Christophe : Le but est aussi réunir des gens qui ont un peu les mêmes sensations, qui ne se sentent pas représentés. Tous les gens qui votent blanc ont aussi des idées. Il faut que chacun intervienne à son niveau.
Vous êtes un groupe qui se définit beaucoup par ses engagements ?
Patrick : On n’a pas de réponse à tout mais on propose une réflexion. On voulait aussi créer des présidentielles à nous en créant une fanfare et en ayant notre propre candidat. On voulait faire ça avant les concerts un peu comme un show à l’américaine avec des pom-pom girl et tout ce qui va avec. À l’heure actuelle, on a l’impression d’aller voter pour des vedettes.
Christophe : Ça aurait été une manière de dire attention il va se passer quelque chose, soyez à l’affût. Sous le couvert de la rigolade on veut faire prendre conscience de l’enjeu de ces présidentielles. On en parle souvent entre nous.

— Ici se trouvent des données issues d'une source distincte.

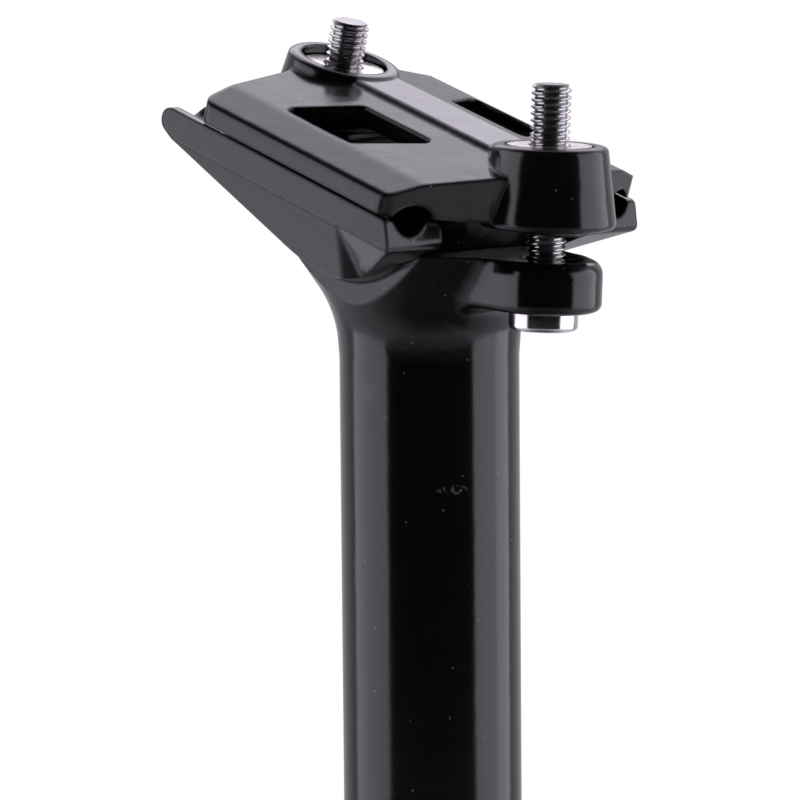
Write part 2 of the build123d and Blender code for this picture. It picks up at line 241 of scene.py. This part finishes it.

Patrick : On profite de notre place pour émettre nos opinions mais il ne faut pas non plus se dire que nous sommes systématiquement engagés. On fait pas mal de concert de soutien mais on ne fait pas que ça.
Christophe : On a beaucoup été sollicité pour des causes humanitaires mais au bout d’un moment on ne peut pas trop en faire non plus. Il faut aussi que l’on se rémunère car notre but s’est aussi de continuer à faire de la musique. On continue d’exister parce qu’il y a y aussi une économie derrière.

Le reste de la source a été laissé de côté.